Published online by Cambridge University Press: 16 September 2009
For when men get their horns again, they will delight to go uncovered.
Christopher Smart, Jubilate Agno, C 132Enthusiastic rhetoric in the Cromwellian era was by no means free of the misogyny prevailing in seventeenth-century Britain. Nevertheless, the somewhat more egalitarian cultural space that female prophets were able to negotiate within the enthusiastic constellation made enthusiasm itself vulnerable to misogynist attacks. The female enthusiast thus looms very large in anti-enthusiastic invective.

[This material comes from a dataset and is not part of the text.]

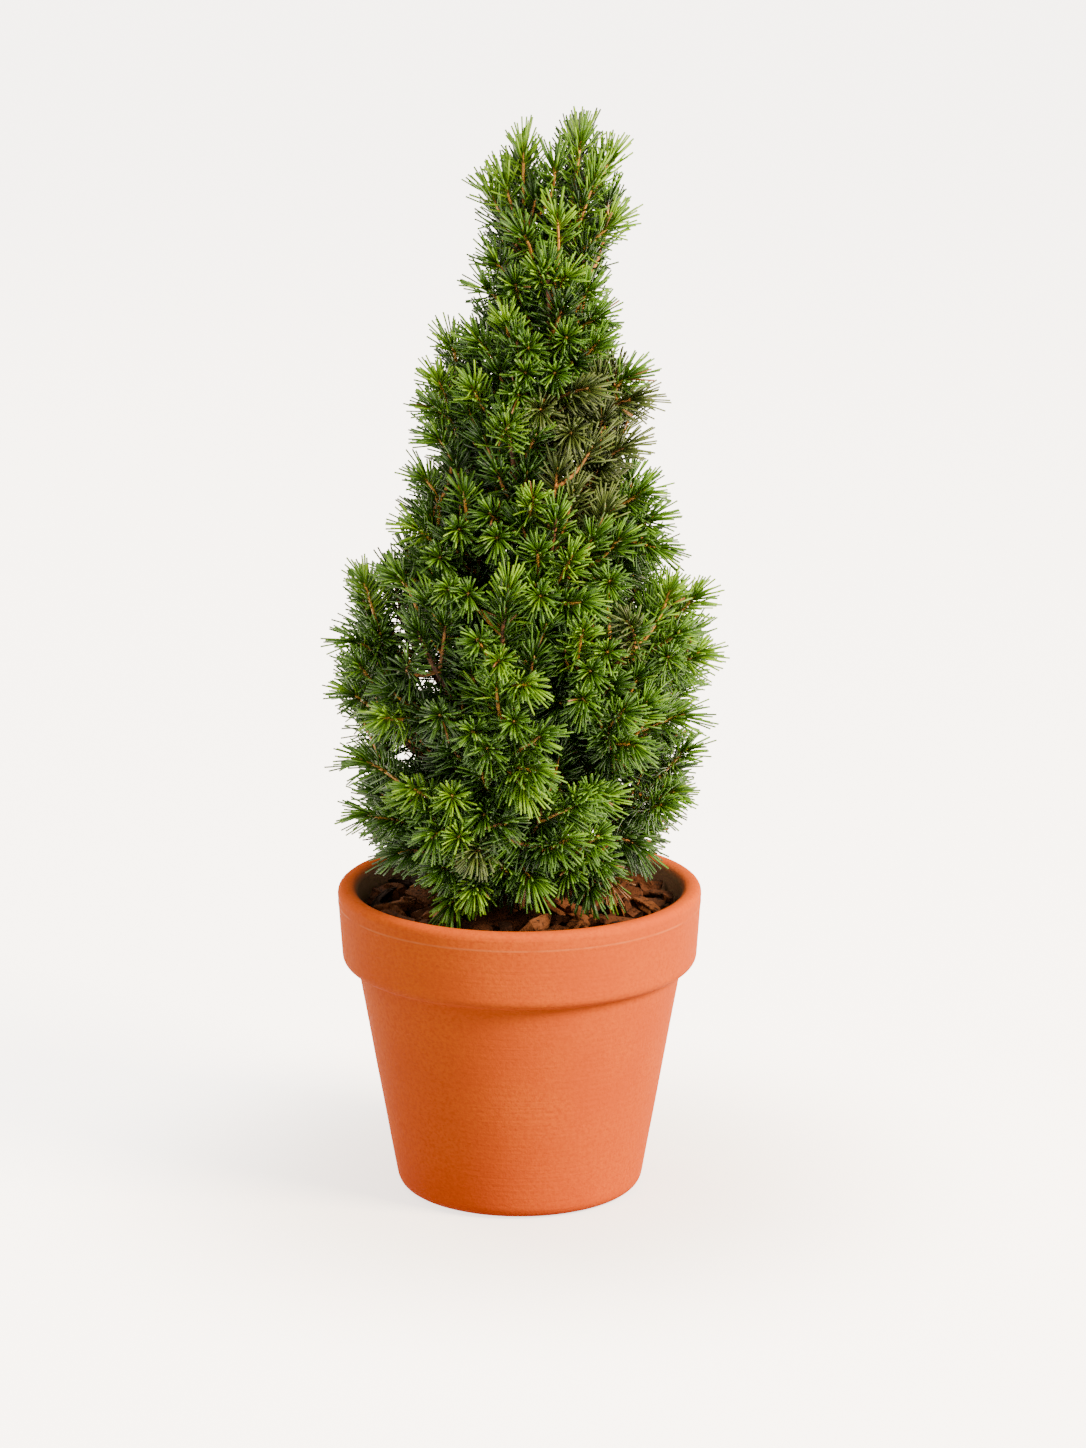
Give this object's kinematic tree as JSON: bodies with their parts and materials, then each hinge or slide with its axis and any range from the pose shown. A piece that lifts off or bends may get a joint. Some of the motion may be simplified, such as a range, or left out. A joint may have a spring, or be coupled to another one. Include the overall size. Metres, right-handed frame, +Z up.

A Tale of a Tub, in its parodic representation of inspiration from below, typifies this anti-enthusiastic misogyny. Parodying the Quaker practice of permitting women to preach, the Tale transfers the imagery of anality and flatulence to the female genitals, which organs “were understood to be better disposed for the Admission of those Oracular Gusts, as entring and passing up thro' a Receptacle of greater Capacity, and causing also a Pruriency by the Way, such as with due Management, hath been refined from a Carnal, into a Spiritual Extasie.” A certain “emasculation” of plebeian authors is likewise implied here: for to indicate once again their “nothingness,” Swift also draws on the venerable equation of the feminine genitalia with absence. This vein of anti-enthusiastic misogyny has roots that can be traced back at least to the pointedly symbolic disguise – women's apparel – used by the male assailants in a brutal attack carried out against the Diggers' colony in Surrey in 1649, which left four male Diggers beaten senseless.